• **SUPPLIED DATA**
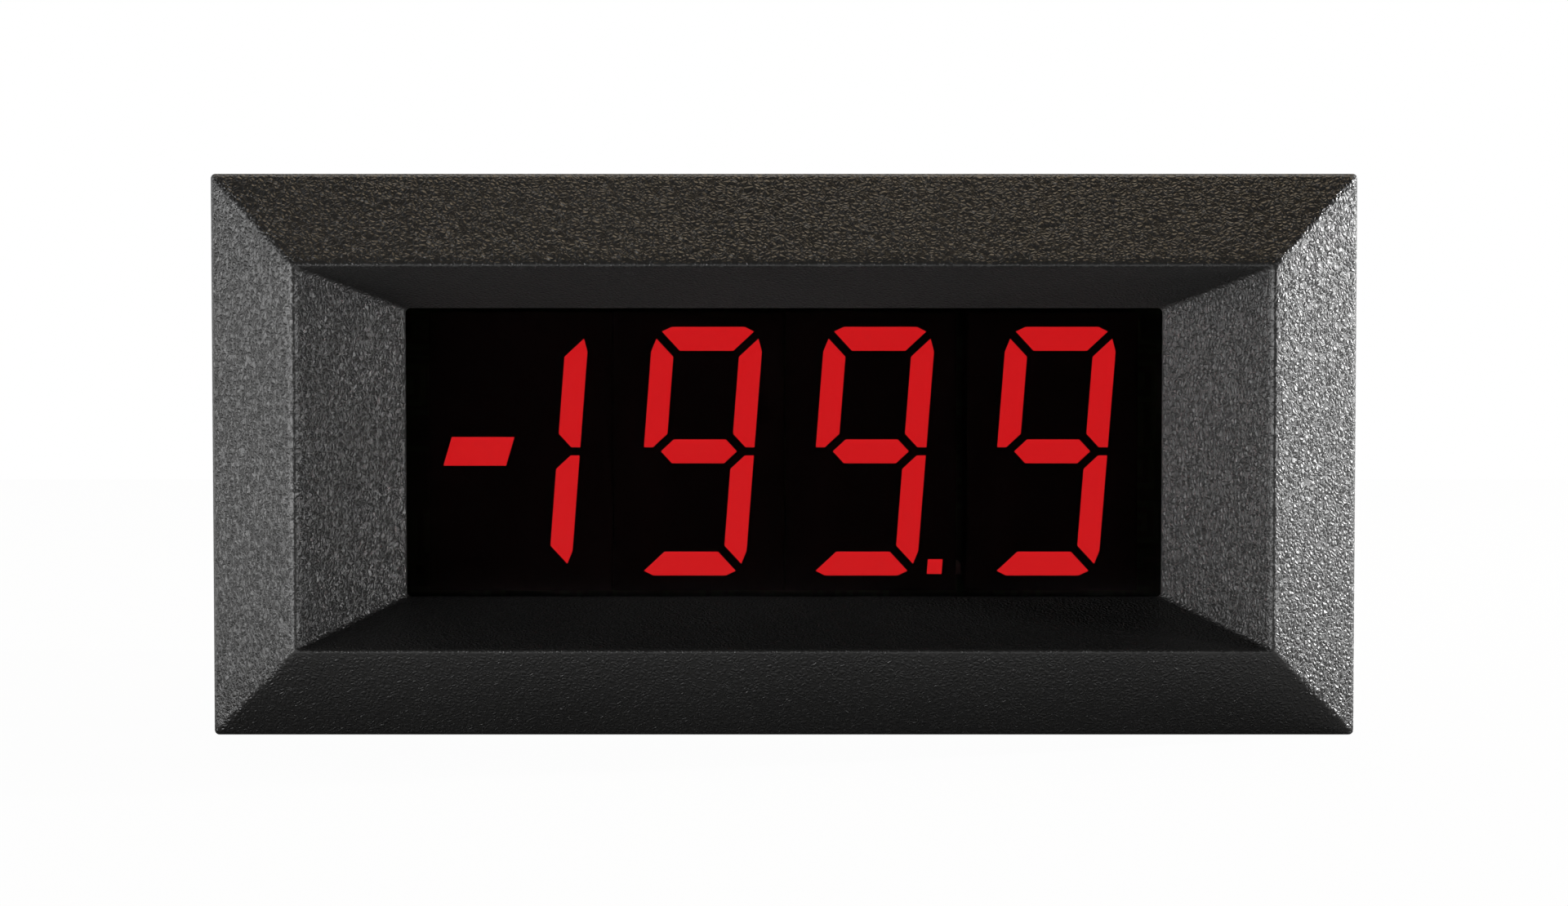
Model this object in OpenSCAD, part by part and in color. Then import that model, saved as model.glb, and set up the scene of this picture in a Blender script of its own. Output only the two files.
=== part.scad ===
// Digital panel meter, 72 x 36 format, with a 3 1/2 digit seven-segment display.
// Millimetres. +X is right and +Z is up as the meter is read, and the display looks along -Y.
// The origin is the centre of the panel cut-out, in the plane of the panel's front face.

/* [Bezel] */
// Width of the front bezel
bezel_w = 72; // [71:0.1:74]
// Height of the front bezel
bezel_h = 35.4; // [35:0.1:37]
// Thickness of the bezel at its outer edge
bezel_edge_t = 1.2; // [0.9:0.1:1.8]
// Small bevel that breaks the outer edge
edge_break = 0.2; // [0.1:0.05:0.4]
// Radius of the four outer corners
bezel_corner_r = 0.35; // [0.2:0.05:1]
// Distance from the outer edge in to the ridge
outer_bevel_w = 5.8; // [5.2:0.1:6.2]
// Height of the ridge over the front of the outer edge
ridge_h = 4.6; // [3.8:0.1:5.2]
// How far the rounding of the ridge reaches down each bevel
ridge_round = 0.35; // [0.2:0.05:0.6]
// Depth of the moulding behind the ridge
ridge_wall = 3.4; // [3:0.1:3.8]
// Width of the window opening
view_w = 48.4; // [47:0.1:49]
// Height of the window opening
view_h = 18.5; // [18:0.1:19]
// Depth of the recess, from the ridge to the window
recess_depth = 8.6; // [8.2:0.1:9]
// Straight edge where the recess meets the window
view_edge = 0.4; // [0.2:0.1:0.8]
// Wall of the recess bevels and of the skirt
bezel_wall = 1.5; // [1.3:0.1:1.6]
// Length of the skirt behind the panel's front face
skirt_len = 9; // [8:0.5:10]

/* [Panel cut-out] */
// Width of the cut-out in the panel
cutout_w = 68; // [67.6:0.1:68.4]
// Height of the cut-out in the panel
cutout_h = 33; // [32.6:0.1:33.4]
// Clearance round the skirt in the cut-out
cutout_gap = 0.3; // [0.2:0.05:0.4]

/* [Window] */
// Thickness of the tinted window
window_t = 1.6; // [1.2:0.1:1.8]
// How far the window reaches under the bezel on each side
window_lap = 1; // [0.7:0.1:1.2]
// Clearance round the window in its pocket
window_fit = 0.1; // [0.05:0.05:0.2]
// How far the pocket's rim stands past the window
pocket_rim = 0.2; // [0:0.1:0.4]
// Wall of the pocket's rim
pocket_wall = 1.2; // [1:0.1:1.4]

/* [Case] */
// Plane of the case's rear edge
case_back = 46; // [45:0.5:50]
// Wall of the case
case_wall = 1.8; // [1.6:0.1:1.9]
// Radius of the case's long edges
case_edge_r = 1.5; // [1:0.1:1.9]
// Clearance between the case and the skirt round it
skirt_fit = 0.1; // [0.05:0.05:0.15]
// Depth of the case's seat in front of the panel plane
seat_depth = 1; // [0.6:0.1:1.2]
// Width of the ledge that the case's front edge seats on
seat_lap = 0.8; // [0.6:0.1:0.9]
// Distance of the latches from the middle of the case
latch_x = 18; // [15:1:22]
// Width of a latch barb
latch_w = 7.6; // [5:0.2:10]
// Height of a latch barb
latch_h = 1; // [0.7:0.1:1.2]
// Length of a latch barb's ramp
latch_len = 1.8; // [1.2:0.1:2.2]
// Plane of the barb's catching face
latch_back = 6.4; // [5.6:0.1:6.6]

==

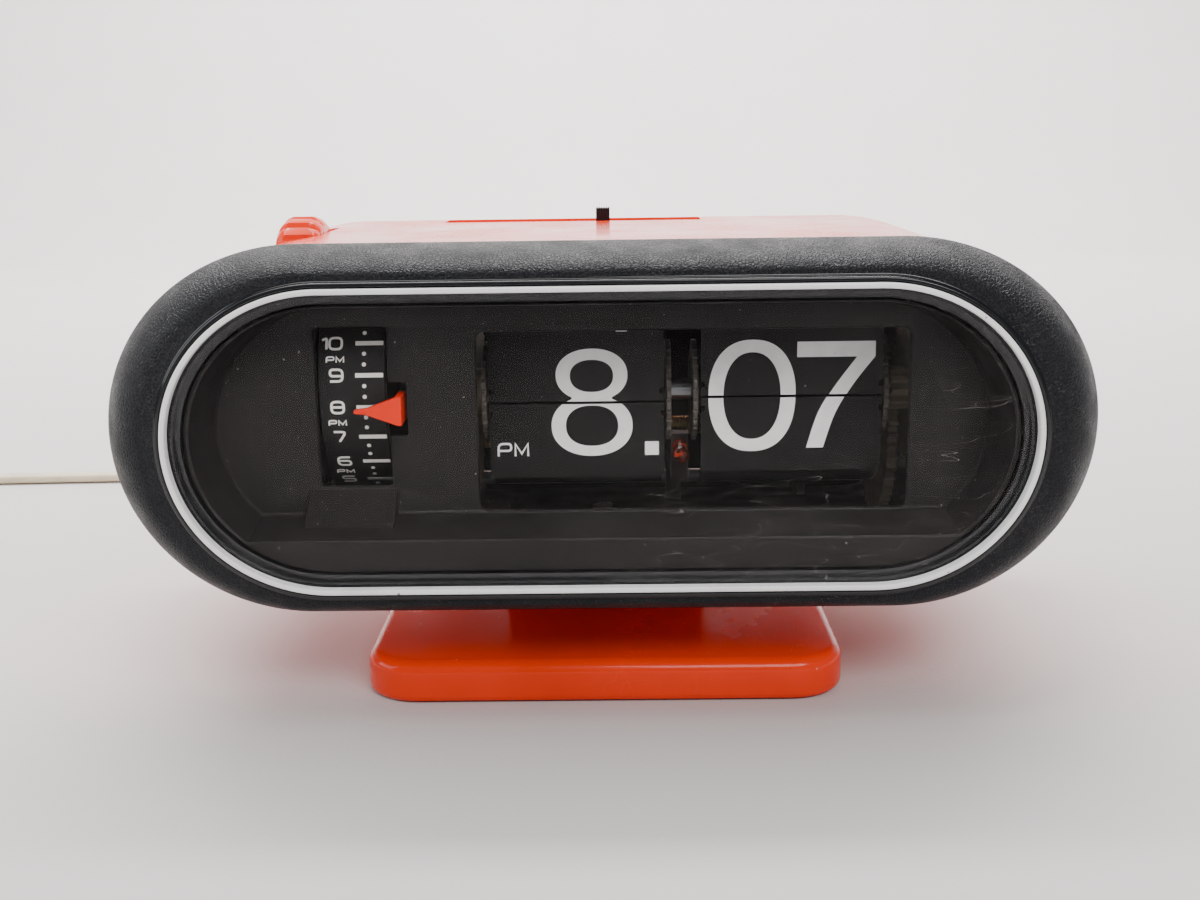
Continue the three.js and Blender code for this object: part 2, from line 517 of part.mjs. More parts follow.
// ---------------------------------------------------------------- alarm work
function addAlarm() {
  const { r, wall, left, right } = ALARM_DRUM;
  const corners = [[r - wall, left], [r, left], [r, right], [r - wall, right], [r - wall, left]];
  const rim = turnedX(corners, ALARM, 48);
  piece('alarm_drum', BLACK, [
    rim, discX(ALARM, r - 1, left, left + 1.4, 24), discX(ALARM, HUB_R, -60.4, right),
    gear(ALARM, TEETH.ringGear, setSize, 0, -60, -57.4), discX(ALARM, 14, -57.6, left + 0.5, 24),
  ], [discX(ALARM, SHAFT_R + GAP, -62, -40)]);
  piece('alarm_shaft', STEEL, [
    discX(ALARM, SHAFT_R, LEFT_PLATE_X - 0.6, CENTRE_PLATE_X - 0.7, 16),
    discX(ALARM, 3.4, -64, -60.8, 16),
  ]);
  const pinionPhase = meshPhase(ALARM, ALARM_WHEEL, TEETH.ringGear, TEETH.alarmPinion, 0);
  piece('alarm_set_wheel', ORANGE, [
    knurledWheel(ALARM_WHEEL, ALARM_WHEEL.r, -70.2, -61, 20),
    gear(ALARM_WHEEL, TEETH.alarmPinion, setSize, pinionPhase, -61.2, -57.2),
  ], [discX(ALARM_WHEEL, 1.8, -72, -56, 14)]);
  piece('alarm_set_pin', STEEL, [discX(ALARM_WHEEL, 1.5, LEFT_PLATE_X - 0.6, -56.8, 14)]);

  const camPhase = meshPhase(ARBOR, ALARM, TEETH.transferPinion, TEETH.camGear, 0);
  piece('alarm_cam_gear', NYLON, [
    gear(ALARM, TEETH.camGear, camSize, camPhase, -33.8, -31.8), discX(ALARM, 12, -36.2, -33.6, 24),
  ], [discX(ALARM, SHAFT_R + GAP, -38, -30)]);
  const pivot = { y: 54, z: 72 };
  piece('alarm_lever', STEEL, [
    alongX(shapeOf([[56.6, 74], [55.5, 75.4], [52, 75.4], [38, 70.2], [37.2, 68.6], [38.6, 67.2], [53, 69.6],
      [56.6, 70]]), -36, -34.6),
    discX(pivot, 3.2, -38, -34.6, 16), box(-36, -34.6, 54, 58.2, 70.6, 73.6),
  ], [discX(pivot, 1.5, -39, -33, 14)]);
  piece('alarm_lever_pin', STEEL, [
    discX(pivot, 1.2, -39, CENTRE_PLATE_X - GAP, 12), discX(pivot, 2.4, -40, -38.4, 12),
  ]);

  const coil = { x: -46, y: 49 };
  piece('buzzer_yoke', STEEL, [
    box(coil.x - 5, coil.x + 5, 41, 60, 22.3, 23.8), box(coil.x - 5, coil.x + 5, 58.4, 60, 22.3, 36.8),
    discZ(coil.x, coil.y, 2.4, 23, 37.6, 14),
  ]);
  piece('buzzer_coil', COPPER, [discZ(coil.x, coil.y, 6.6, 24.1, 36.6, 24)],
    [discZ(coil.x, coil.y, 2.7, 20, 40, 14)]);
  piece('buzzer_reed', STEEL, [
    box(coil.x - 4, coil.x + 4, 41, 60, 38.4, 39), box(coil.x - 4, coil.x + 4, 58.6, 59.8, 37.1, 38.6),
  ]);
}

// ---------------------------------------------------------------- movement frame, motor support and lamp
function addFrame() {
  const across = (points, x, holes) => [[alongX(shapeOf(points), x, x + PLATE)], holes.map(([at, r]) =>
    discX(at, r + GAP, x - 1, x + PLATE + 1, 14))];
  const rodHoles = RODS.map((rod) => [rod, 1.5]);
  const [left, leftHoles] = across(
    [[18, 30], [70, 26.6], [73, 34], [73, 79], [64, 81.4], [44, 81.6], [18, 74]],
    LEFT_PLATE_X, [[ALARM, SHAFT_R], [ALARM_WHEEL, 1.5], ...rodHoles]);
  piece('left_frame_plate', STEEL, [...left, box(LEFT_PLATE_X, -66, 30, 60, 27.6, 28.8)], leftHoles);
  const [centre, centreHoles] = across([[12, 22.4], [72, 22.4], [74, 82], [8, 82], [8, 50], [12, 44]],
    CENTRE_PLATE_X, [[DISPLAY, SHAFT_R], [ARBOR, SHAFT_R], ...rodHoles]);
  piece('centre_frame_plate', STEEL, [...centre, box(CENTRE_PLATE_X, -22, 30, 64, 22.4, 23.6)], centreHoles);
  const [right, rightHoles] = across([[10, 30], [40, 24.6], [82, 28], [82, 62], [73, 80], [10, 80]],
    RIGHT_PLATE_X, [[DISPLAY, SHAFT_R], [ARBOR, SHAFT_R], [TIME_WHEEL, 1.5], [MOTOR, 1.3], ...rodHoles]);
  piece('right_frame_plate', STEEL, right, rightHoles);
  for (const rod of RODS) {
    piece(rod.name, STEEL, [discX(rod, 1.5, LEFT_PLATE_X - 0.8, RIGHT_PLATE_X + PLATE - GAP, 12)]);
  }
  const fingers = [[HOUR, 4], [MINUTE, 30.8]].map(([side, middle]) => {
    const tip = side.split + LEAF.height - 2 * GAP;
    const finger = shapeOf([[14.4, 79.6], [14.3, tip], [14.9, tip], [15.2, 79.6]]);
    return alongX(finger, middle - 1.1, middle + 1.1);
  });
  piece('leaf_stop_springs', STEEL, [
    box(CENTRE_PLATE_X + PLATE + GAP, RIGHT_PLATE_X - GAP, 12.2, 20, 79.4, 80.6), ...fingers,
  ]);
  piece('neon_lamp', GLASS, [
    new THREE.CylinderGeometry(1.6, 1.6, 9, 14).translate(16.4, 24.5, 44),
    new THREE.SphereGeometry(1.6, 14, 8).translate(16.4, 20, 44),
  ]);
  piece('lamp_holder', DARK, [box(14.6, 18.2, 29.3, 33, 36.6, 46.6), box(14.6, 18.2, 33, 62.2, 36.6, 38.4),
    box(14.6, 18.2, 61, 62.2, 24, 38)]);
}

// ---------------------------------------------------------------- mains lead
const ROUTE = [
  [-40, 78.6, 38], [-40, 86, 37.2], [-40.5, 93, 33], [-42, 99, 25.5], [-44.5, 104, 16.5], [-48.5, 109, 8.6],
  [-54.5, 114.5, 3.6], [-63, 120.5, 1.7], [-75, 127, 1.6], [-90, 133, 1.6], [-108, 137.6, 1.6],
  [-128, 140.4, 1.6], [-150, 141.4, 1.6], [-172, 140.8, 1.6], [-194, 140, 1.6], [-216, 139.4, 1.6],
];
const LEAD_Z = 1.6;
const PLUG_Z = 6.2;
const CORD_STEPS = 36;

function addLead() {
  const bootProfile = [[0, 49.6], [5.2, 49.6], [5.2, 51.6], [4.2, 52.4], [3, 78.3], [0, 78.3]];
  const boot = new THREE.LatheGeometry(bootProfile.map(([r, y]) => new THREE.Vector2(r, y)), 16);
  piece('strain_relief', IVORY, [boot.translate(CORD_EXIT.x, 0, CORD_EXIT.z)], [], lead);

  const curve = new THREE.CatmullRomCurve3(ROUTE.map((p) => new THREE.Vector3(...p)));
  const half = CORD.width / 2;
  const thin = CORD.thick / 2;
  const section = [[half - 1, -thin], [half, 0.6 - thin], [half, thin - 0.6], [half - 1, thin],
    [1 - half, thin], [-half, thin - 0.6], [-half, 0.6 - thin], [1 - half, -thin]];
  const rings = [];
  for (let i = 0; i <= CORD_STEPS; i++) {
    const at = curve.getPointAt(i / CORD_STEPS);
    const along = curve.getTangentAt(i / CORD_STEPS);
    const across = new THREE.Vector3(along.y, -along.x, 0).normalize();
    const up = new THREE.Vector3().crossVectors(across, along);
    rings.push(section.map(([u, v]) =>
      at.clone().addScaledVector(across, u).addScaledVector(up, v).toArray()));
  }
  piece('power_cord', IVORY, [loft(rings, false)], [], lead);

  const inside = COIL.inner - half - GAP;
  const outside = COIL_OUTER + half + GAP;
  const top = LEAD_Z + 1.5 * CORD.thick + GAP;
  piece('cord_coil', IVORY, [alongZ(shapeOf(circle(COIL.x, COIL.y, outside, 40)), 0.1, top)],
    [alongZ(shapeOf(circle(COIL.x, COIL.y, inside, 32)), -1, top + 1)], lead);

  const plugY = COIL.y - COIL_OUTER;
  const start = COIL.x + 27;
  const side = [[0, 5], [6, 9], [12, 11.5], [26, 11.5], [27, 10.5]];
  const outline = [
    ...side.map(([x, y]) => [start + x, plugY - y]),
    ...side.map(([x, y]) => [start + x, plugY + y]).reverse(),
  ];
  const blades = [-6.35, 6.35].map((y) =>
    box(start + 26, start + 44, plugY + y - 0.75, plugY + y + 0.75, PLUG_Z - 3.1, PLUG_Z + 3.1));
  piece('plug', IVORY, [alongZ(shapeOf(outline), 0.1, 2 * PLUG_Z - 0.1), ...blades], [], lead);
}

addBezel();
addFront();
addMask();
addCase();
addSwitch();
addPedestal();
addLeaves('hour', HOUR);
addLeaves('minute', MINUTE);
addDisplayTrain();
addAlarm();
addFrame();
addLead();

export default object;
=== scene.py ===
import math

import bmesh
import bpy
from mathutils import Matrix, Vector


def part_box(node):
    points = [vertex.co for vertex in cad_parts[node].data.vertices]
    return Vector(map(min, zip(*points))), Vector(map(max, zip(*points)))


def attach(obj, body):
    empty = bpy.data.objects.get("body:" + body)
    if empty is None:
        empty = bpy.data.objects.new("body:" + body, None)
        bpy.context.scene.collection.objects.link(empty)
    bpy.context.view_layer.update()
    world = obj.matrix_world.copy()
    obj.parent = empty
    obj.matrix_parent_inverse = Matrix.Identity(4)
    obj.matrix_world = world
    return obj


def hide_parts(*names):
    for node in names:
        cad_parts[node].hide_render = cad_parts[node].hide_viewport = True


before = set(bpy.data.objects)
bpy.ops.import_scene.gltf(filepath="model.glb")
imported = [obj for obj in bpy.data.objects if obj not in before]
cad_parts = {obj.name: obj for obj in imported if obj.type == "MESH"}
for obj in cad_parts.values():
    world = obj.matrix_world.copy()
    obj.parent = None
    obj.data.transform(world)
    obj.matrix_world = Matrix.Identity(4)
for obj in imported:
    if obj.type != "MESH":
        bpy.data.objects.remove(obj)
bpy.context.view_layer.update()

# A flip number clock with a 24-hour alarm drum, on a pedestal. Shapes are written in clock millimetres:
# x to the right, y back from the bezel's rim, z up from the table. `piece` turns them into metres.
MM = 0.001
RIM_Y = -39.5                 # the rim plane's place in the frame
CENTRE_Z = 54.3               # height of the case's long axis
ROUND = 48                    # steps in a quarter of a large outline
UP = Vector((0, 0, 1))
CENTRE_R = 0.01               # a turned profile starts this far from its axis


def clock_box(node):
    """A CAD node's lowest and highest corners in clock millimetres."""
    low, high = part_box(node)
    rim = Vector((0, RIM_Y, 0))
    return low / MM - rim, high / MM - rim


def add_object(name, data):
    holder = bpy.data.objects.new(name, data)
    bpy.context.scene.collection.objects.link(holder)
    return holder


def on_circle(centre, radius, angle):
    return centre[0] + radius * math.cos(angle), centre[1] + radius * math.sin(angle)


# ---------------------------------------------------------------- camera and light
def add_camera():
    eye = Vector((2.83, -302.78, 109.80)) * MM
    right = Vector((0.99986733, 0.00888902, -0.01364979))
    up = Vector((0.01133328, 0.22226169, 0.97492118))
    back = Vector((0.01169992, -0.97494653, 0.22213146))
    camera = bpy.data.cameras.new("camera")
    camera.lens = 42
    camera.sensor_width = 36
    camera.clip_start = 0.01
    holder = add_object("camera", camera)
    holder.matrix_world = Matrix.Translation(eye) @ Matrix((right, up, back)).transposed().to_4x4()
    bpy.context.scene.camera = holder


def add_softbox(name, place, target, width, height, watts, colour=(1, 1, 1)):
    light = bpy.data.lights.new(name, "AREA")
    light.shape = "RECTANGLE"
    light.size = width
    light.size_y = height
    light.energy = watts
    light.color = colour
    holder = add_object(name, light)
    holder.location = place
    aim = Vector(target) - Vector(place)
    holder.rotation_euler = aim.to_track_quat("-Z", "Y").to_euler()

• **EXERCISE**
Reproduce each line holding the word "names".

• **ANSWER TO THE EXERCISE**
def hide_parts(*names):
    for node in names:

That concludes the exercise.